Use VPC Lattice if you want developers to connect services and private resources across accounts without coordinating CIDR block allocations or managing massive route tables, and if you want built-in service discovery, L7 traffic management, and IAM authorization at the service level.
Use Transit Gateway / Cloud WAN if you need broad IP connectivity, UDP or protocols outside the Lattice service/resource model, centralized network inspection, transitive VPC routing, or large-scale routing back to on-premises data centers. VPC Lattice service-network and resource endpoints can be accessed from on-premises over Direct Connect or VPN when DNS and routing are configured, but they are not a replacement for the hybrid backbone itself.
Hybrid Approach (Best of Both Worlds): Enterprises often deploy Transit Gateway or Cloud WAN for baseline north-south hybrid connectivity (on-premises to cloud edge), egress filtering, and shared network services, while using VPC Lattice for internal, east-west service-to-service and resource access between developers' Kubernetes clusters, ECS workloads, and serverless applications.
Summary & Key Takeaways
Building a hybrid cloud network requires balancing scalability, performance, and complexity. The TGW-hub-and-spoke model outlined here is a battle-tested architecture that provides:
Separation of Concerns: Core networking, spoke applications, and edge/transit links are isolated across accounts.
High Availability: Direct Connect Transit VIF functions as the primary pipe, backed up dynamically by a BGP-based IPsec VPN.

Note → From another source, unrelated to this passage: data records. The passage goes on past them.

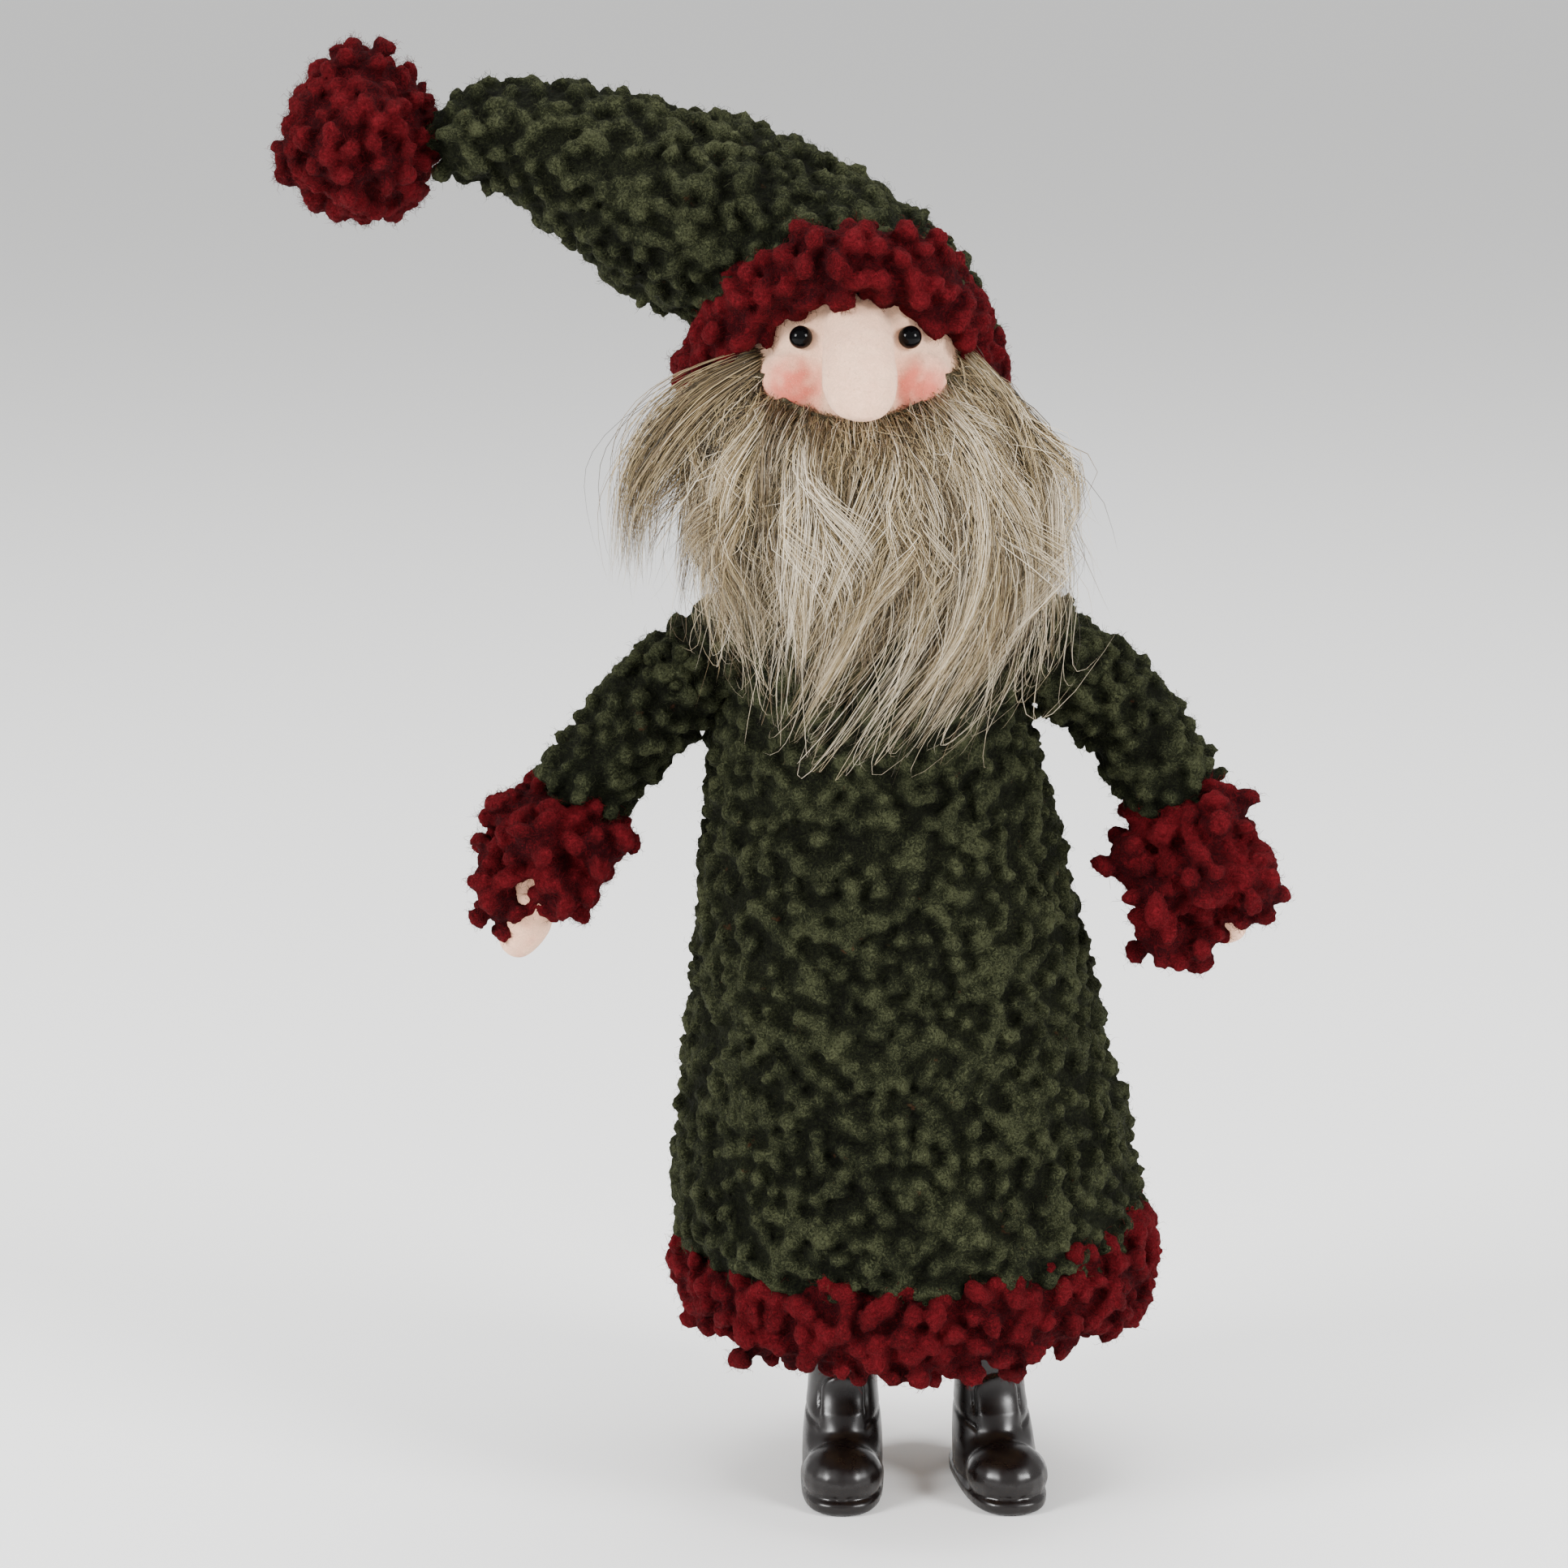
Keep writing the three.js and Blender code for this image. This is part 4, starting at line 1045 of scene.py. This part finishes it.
class GNOME_OT_face(bpy.types.Operator):
    """Make the felted face with its long nose, and the bead eyes"""

    bl_idname = "gnome.face"
    bl_label = "Face"

    def execute(self, context):
        radius = HEAD_RADIUS + 2.0 * MM
        deselect()
        bpy.ops.mesh.primitive_uv_sphere_add(segments=48, ring_count=32, radius=radius, location=(0, 0, 0))
        ball = bpy.context.object
        bpy.ops.object.mode_set(mode="EDIT")
        bpy.ops.mesh.select_all(action="SELECT")
        bpy.ops.transform.translate(value=HEAD)
        # keep only the front of the ball: the rest is inside the hat and beard
        bpy.ops.mesh.bisect(plane_co=HEAD + Vector((0, -9 * MM, 0)), plane_no=(0, 1, 0), use_fill=True,
                            clear_outer=True)
        bpy.ops.object.mode_set(mode="OBJECT")
        nose_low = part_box("nose")[0]
        bulb = Vector((HEAD.x + 0.8 * MM, nose_low.y + 6.6 * MM, nose_low.z + 7.4 * MM))
        bridge = HEAD + Vector((0.3, -18.0, 16)) * MM
        rings = []
        for share, wide, deep in ((-0.34, 2.8, 2.4), (-0.26, 5.4, 4.6), (-0.1, 7.0, 6.4), (0.1, 7.4, 7.0),
                                  (0.4, 7.0, 6.4), (0.7, 6.4, 5.6), (1.0, 6.0, 4.6), (1.12, 3.5, 3.0)):
            rings.append(Ring(bulb.lerp(bridge, share), wide * MM, deep * MM))
        nose = ring_form("nose_form", rings, 24)
        rounded(nose)
        cheeks = [
            lump(HEAD + Vector((sign * 10.5, -16.6, -0.5)) * MM, (9.0, 8.6, 8.0)) for sign in SIDE.values()
        ]
        face = join_forms("felt_face", [ball, nose, *cheeks])
        even_skin(face, 0.54 * MM)
        apply_modifier(face, "SMOOTH", factor=0.5, iterations=4)
        unevenness(face, (0.25, 5), (0.1, 1.4))
        spots = points_of(face)
        rubbed = np.zeros(len(spots))
        for sign in SIDE.values():
            cheek = np.array(HEAD + Vector((sign * 12.2, -24, -1.6)) * MM)
            apart = (spots - cheek) / (np.array([6.4, 9.0, 5.2]) * MM)
            rubbed = np.maximum(rubbed, np.clip(1.35 - np.linalg.norm(apart, axis=1), 0, 1) ** 0.7)
        sides = np.abs(spots[:, 0] - bulb.x) - 6.6 * MM
        beside_nose = np.clip(sides / (1.2 * MM), 0, 1)
        rubbed = rubbed * (0.95 + 0.5 * lumps(spots, 2.2 * MM, 7.0)) * beside_nose
        mark(face, "blush", np.clip(rubbed + 0.04 + 0.08 * lumps(spots, 3 * MM, 9.0), 0, 1))
        finish(face, "needle_felted_skin")
        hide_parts("face_felt", "nose")
        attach(face, "figure")
        down = fuzz("face_down", face, 3000, 1.2 * MM, 0.07 * MM, 0.3, 81)
        mark(down, "blush", np.full(len(down.data.vertices), 0.05))
        finish(down, "needle_felted_skin")
        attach(down, "figure")
        for side in SIDE:
            self.make_eye(side)
        return {"FINISHED"}

    def make_eye(self, side):
        low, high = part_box(f"eye_{side}")
        deselect()
        bpy.ops.mesh.primitive_uv_sphere_add(
            segments=40, ring_count=24, radius=sizes().bead / 2, location=(0, 0, 0)
        )
        eye = bpy.context.object
        eye.name = f"bead_eye_{side}"
        bpy.ops.object.mode_set(mode="EDIT")
        bpy.ops.mesh.select_all(action="SELECT")
        bpy.ops.transform.translate(value=(low + high) / 2 + Vector((0, -0.8 * MM, 0)))
        bpy.ops.object.mode_set(mode="OBJECT")
        bpy.ops.object.shade_smooth()
        finish(eye, "black_glass_bead")
        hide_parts(f"eye_{side}")
        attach(eye, "figure")


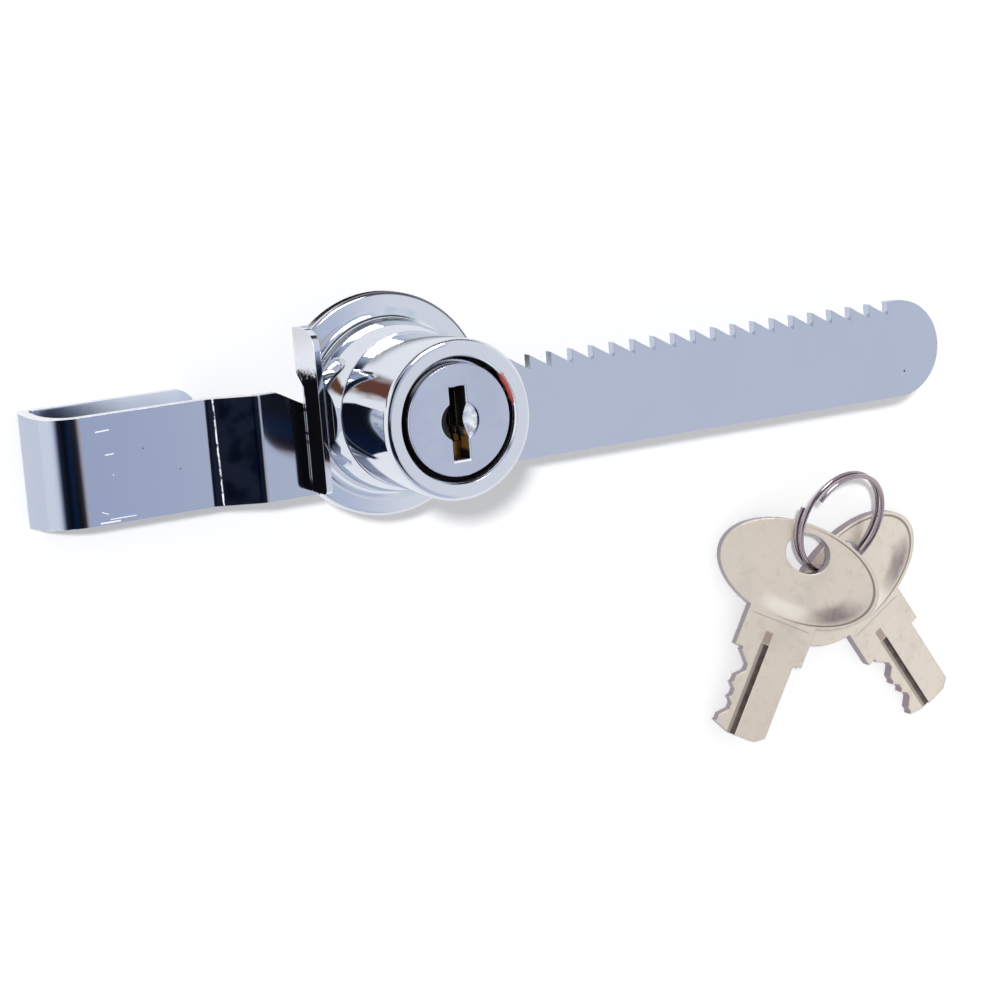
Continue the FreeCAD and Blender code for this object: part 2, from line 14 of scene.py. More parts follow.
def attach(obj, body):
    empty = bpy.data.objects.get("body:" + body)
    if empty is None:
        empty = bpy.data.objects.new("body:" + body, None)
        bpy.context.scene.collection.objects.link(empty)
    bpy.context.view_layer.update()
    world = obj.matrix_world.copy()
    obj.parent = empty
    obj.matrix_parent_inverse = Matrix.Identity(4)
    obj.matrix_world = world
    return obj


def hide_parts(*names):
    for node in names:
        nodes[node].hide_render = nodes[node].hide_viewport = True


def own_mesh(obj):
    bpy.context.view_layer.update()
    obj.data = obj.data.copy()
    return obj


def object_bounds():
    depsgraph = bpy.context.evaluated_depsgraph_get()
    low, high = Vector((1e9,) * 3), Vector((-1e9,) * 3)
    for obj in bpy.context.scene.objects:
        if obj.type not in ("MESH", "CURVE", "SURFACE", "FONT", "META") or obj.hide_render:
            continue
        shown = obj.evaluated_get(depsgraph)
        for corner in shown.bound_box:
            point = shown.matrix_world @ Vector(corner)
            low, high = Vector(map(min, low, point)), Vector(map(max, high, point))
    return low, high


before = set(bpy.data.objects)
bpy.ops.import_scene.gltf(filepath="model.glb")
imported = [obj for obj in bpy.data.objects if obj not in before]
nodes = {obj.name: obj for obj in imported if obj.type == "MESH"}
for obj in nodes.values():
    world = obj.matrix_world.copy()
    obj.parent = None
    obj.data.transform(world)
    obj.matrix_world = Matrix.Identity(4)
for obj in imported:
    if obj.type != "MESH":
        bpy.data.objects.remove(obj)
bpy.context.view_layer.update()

Structured Scale: Organization-wide resource sharing via AWS RAM reduces billing overhead and architecture sprawl.
By planning for the static routing requirements of TGW peering, setting up PHZ associations or Route 53 Resolver endpoints for cross-region DNS, and implementing Layer 2/3 encryption on Direct Connect, you can build a resilient, secure hybrid cloud network ready for enterprise production workloads.